The 2015 Christmas motif was the Finnish folk dance called Jennka. Jennka was a big hit worldwide, and is a dance done with everyone joined together. I was inspired by this style of dancing that joins people together, and created a simple plan that contained the meaning of “joining the world together through dance” and “joining Mitsukoshi and Isetan together”. At the heart of this plan is the selection of the creators who express the plan in video and graphics. I searched the world for creators who I thought were suitable and approached them directly. At the same time, it was also important that people were actually doing the Jennka dance, so the use of live action video was part of the plan from the beginning. We filmed in a wide range of locations including parks and in front of a Chinese restaurant, and I did quite a lot of Jennka dancing myself together with the rest of the dancers.

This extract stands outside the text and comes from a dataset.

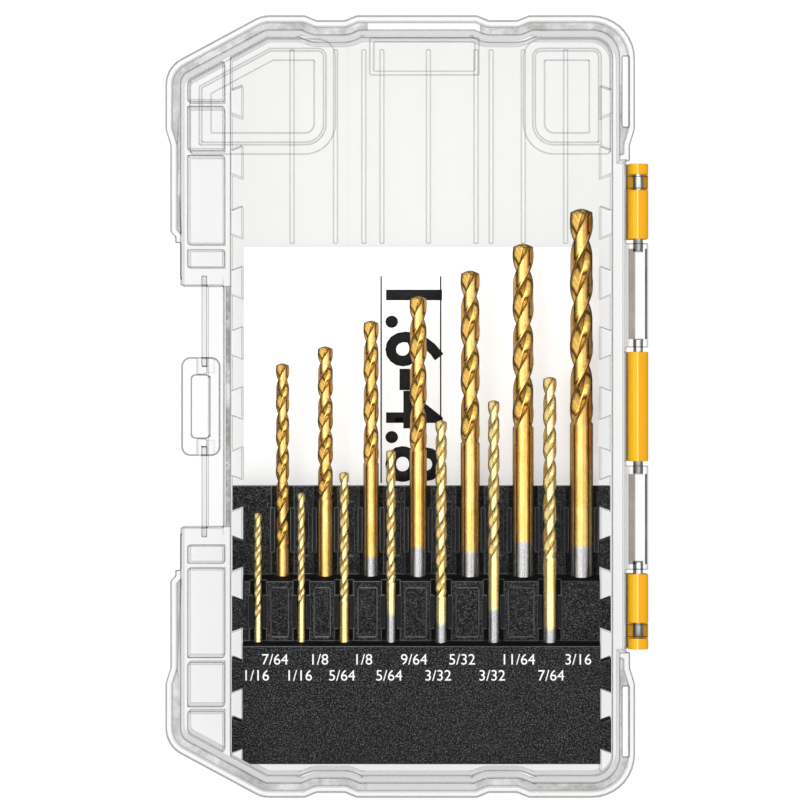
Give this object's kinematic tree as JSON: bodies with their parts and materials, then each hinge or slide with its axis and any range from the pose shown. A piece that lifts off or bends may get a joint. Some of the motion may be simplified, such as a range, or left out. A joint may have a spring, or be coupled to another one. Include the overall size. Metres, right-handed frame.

I originally decided to attend an art university because of my interest in landscapes and spaces, and the works from my university days were primarily installation-type works. I feel that more than the objects and materials and such, I was more interested in making real something that was already there.

When I first started working and became involved in design, I thought that I would do “design”, complete with the quotation marks. Now I do not think that way, and I see design as a something which is there that I want to make appear – that I want to realize, and I think my work is to fill in that something so everyone can see it. I feel that this connects seamlessly with everything that I have been doing ever since my student days at art university.